Duterte propose de réduire la surpopulation en construisant des camps de concentration. Il appelle à la construction d’installations de clôtures surélevées dans le centre de bases militaires dans tout le pays pour abriter ceux qu’il prétend n’être « plus utile à l’humanité ». Le financement initial qu’utilisera Duterte pour ces camps de concentration a été fourni par John Kerry. 

Le 2 août, le New York Times a affirmé que la répression de Duterte était « très populaire » parmi les Philippins. Comme preuve, il a cité un sondage d’opinion sur la fiabilité du nouveau président réalisé avant même sa prise de fonctions, ainsi que sa « victoire écrasante » dans les urnes. En vérité, Duterte a remporté la présidence dans une élection à un seul tour, recevant seulement 38 pour cent des voix. La base de soutien pour Duterte provient majoritairement de la petite bourgeoisie et des grandes entreprises. 

Le nouveau président a annoncé qu’il soutient le stationnement des forces américaines dans le pays, et depuis la visite de Kerry, il a commencé à augmenter sa rhétorique contre la Chine.

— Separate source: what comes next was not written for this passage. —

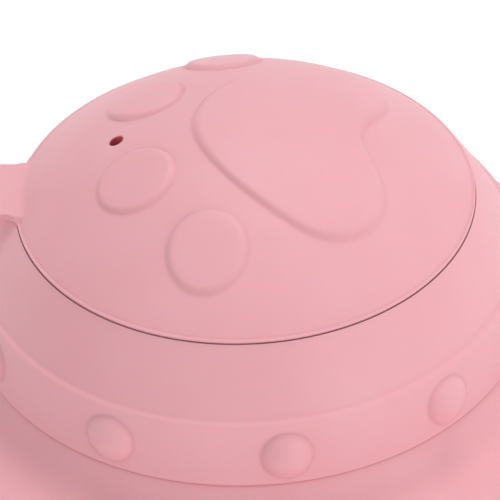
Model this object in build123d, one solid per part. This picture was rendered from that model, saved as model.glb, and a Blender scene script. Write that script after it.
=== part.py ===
from build123d import *

import os
from math import asin, atan2, cos, radians, sin, sqrt, tan

# A toddler's suction bowl under a domed lid with a raised paw, in five pieces.
# Millimetres, +Z up. The origin is the centre of the sealing lip, on the table.
# The lid's pull tab points along -X, and the paw is symmetric about the XZ plane.

# ---------------------------------------------------------------- driving dimensions
# Heights, from the table up.
cavity_height = 3.4        # vacuum space under the suction cup
membrane = 2.4             # thickness of the cup over that space
hem_height = 11.0          # table to the lower edge of the shell
band_height = 15.2         # the studded band, from the hem to the crease above it
shoulder_drop = 13.8       # from the mouth down to that crease
dome_height = 19.7         # rise of the lid above its edge

# Lid, soft silicone.
lid_radius = 50.0
lid_wall = 2.2
lid_edge = 0.6             # upright edge of the lid, above the mouth
lid_edge_round = 0.15
lid_ledge = 0.6            # narrow level ring between the dome and the edge
plug_depth = 5.0           # ring under the lid that plugs the food bowl
plug_wall = 2.0
plug_round = 0.8
seal_bead = 0.5            # how far the sealing bead stands out of the plug
vent_radius = 1.5
vent_reach = 27.3          # from the lid's axis to the steam vent
pad_relief = 0.9           # how far the paw stands above the dome
toe_radius = 8.5
inner_toe = (-22.0, 14.2)  # centres, mirrored about the XZ plane
outer_toe = (-6.1, 33.5)
pad_tip = (-10.5, 0.0)     # half outline of the main pad, from its tip to its notch
pad_side = [(-3.9, 15.5), (6.9, 25.2), (20.0, 29.6), (28.1, 24.3), (30.6, 14.6)]
pad_notch = (25.6, 0.0)
tab_root = 22.0            # width where the pull tab leaves the lid
tab_width = 18.0
tab_reach = 14.5           # beyond the lid's edge
tab_thickness = 1.8
tab_lift = 0.2             # underside of the tab above the mouth

# Food bowl, rigid polypropylene.
bowl_wall = 1.6
bowl_floor = 1.8
bowl_straight = 8.0        # upright part of the wall, where the lid plugs in
bowl_taper = 3.2           # the wall leans in by this much below it
bowl_corner = 16.0         # inside corner between wall and floor
rim_thickness = 2.0
rim_inset = 0.4            # the rim stops this far inside the lid's edge
rim_seat = 1.5             # width of the shell's ledge that carries the rim
foot_radius = 30.0
foot_width = 2.0
foot_height = 1.2

# Outer shell, soft silicone.
seam_gap = 0.1             # open line between the lid and the shell
lip_round = 0.12
seat_depth = 3.5           # thickness of the ledge under the bowl's rim
shoulder_run = 8.5
shoulder_slope = 53.8      # degrees below level, where the shoulder leaves the mouth
crease_round = 1.0
band_proud = 1.3           # the band stands out of the shoulder
ledge_drop = 0.5           # slope of the ledge on top of the band
band_round = 1.0
band_flare = 2.1           # the band widens by this much down to the hem
shell_wall = 2.6
hem_lip = 2.6              # part of the hem below the snap groove
hem_round = 0.3
stud_count = 10
stud_radius = 5.45
stud_height = 2.5
stud_root = 1.2            # how deep a stud's cylinder reaches into the band
stud_drop = 8.1            # stud centre below the crease
first_stud = -80.2         # degrees about Z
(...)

Washington continuera de bon cœur à financer les escadrons de la mort de Duterte et les camps de concentration tant qu’il rentre dans les rangs contre la Chine. 

Dans les élections de 2016 des États-Unis, le Parti démocrate se présente comme le premier parti de l’impérialisme américain, dans l’intérêt duquel il continuera à promouvoir les gouvernements et des forces politiques d’extrême-droite à l’échelle internationale. Le danger représenté par le fascisant Donald Trump ne peut être opposé par un soutien pour le parti qui finance les escadrons de la mort de Rodrigo Duterte. Seule la lutte indépendante de la classe ouvrière aux États-Unis, aux Philippines et dans le monde entier, par un combat pour le socialisme, peut mettre fin à la guerre et à la menace croissante du fascisme.